Quote all of the data below exactly, please.

====== Data shown

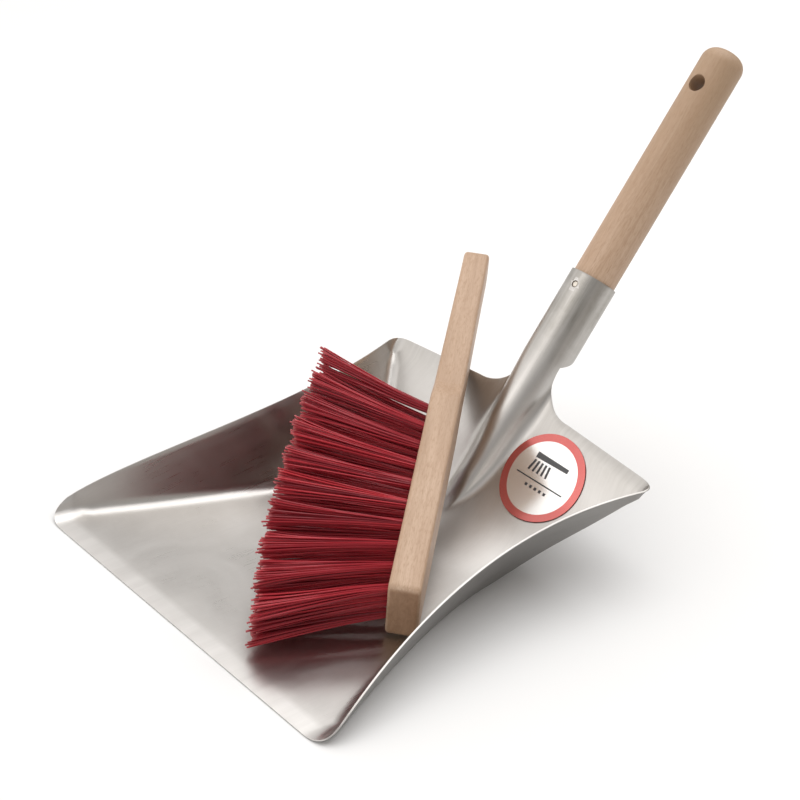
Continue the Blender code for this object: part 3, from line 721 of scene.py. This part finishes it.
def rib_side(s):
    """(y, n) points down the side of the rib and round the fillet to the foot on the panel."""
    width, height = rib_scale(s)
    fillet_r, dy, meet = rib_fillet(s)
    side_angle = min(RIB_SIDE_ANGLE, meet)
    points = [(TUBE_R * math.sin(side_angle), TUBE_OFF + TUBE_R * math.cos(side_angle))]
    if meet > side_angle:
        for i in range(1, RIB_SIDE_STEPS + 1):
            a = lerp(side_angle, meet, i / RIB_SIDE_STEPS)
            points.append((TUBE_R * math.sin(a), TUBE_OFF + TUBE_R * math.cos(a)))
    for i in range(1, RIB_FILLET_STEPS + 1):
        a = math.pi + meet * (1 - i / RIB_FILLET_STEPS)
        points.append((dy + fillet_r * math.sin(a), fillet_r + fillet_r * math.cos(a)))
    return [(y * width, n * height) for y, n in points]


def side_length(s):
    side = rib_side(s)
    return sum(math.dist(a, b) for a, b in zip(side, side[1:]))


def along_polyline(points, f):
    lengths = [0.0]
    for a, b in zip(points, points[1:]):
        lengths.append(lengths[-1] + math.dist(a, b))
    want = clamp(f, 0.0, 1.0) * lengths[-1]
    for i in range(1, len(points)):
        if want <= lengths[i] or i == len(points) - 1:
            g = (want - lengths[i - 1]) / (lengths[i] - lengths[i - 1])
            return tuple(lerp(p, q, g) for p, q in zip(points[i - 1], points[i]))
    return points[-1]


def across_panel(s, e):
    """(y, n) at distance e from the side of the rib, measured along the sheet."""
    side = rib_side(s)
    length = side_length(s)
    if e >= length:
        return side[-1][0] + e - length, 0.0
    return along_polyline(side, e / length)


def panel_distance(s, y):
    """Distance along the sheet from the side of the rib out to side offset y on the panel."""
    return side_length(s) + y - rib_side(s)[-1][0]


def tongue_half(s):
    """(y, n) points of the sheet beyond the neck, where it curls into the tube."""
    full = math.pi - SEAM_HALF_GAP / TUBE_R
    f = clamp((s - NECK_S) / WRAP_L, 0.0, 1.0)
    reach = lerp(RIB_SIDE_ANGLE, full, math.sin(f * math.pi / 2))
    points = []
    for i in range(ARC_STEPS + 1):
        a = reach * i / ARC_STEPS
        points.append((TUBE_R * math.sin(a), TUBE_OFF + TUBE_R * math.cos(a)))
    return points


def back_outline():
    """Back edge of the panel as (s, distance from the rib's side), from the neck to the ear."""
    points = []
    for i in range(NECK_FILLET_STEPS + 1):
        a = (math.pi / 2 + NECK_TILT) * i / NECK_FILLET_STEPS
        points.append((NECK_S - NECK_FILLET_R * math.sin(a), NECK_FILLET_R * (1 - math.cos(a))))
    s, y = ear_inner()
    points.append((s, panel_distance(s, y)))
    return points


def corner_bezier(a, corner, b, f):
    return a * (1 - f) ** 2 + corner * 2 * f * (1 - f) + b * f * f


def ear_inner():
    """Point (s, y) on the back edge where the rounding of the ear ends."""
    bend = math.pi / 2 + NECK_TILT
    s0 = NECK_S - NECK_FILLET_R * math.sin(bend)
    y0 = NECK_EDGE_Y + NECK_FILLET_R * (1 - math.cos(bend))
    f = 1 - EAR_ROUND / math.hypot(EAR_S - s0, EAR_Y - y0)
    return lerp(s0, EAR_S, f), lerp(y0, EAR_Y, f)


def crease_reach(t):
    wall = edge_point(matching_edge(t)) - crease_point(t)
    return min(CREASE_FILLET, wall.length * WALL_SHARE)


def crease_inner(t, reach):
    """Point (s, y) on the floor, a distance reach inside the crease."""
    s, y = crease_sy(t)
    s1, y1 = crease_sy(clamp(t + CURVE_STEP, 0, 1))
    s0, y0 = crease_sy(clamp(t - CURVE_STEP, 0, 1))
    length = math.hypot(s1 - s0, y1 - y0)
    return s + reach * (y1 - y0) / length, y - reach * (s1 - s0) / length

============

### [Result of the exercise]
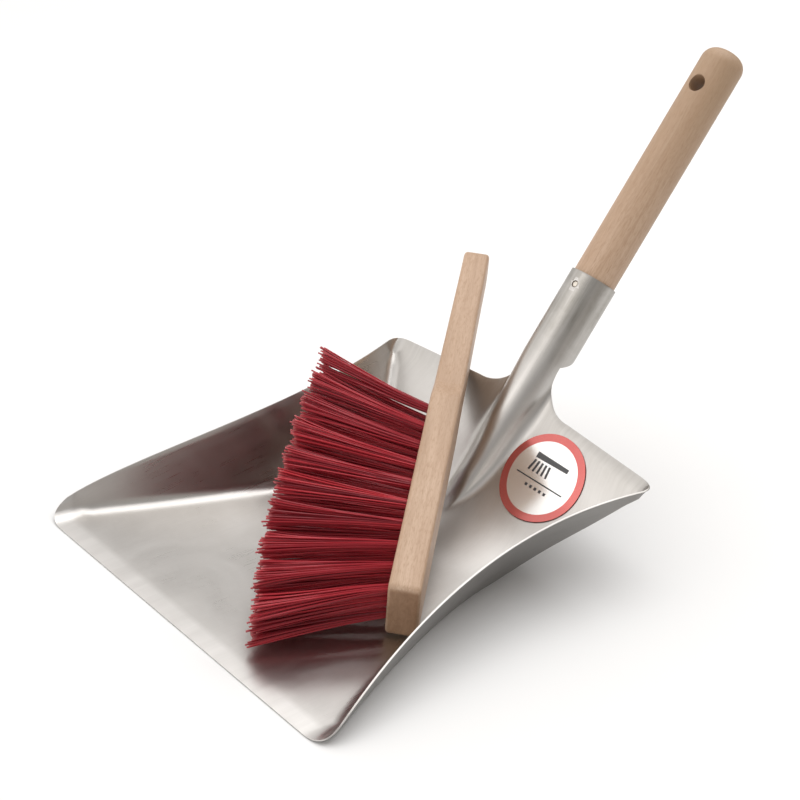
Continue the Blender code for this object: part 3, from line 721 of scene.py. This part finishes it.
def rib_side(s):
    """(y, n) points down the side of the rib and round the fillet to the foot on the panel."""
    width, height = rib_scale(s)
    fillet_r, dy, meet = rib_fillet(s)
    side_angle = min(RIB_SIDE_ANGLE, meet)
    points = [(TUBE_R * math.sin(side_angle), TUBE_OFF + TUBE_R * math.cos(side_angle))]
    if meet > side_angle:
        for i in range(1, RIB_SIDE_STEPS + 1):
            a = lerp(side_angle, meet, i / RIB_SIDE_STEPS)
            points.append((TUBE_R * math.sin(a), TUBE_OFF + TUBE_R * math.cos(a)))
    for i in range(1, RIB_FILLET_STEPS + 1):
        a = math.pi + meet * (1 - i / RIB_FILLET_STEPS)
        points.append((dy + fillet_r * math.sin(a), fillet_r + fillet_r * math.cos(a)))
    return [(y * width, n * height) for y, n in points]


def side_length(s):
    side = rib_side(s)
    return sum(math.dist(a, b) for a, b in zip(side, side[1:]))


def along_polyline(points, f):
    lengths = [0.0]
    for a, b in zip(points, points[1:]):
        lengths.append(lengths[-1] + math.dist(a, b))
    want = clamp(f, 0.0, 1.0) * lengths[-1]
    for i in range(1, len(points)):
        if want <= lengths[i] or i == len(points) - 1:
            g = (want - lengths[i - 1]) / (lengths[i] - lengths[i - 1])
            return tuple(lerp(p, q, g) for p, q in zip(points[i - 1], points[i]))
    return points[-1]


def across_panel(s, e):
    """(y, n) at distance e from the side of the rib, measured along the sheet."""
    side = rib_side(s)
    length = side_length(s)
    if e >= length:
        return side[-1][0] + e - length, 0.0
    return along_polyline(side, e / length)


def panel_distance(s, y):
    """Distance along the sheet from the side of the rib out to side offset y on the panel."""
    return side_length(s) + y - rib_side(s)[-1][0]


def tongue_half(s):
    """(y, n) points of the sheet beyond the neck, where it curls into the tube."""
    full = math.pi - SEAM_HALF_GAP / TUBE_R
    f = clamp((s - NECK_S) / WRAP_L, 0.0, 1.0)
    reach = lerp(RIB_SIDE_ANGLE, full, math.sin(f * math.pi / 2))
    points = []
    for i in range(ARC_STEPS + 1):
        a = reach * i / ARC_STEPS
        points.append((TUBE_R * math.sin(a), TUBE_OFF + TUBE_R * math.cos(a)))
    return points


def back_outline():
    """Back edge of the panel as (s, distance from the rib's side), from the neck to the ear."""
    points = []
    for i in range(NECK_FILLET_STEPS + 1):
        a = (math.pi / 2 + NECK_TILT) * i / NECK_FILLET_STEPS
        points.append((NECK_S - NECK_FILLET_R * math.sin(a), NECK_FILLET_R * (1 - math.cos(a))))
    s, y = ear_inner()
    points.append((s, panel_distance(s, y)))
    return points


def corner_bezier(a, corner, b, f):
    return a * (1 - f) ** 2 + corner * 2 * f * (1 - f) + b * f * f


def ear_inner():
    """Point (s, y) on the back edge where the rounding of the ear ends."""
    bend = math.pi / 2 + NECK_TILT
    s0 = NECK_S - NECK_FILLET_R * math.sin(bend)
    y0 = NECK_EDGE_Y + NECK_FILLET_R * (1 - math.cos(bend))
    f = 1 - EAR_ROUND / math.hypot(EAR_S - s0, EAR_Y - y0)
    return lerp(s0, EAR_S, f), lerp(y0, EAR_Y, f)


def crease_reach(t):
    wall = edge_point(matching_edge(t)) - crease_point(t)
    return min(CREASE_FILLET, wall.length * WALL_SHARE)


def crease_inner(t, reach):
    """Point (s, y) on the floor, a distance reach inside the crease."""
    s, y = crease_sy(t)
    s1, y1 = crease_sy(clamp(t + CURVE_STEP, 0, 1))
    s0, y0 = crease_sy(clamp(t - CURVE_STEP, 0, 1))
    length = math.hypot(s1 - s0, y1 - y0)
    return s + reach * (y1 - y0) / length, y - reach * (s1 - s0) / length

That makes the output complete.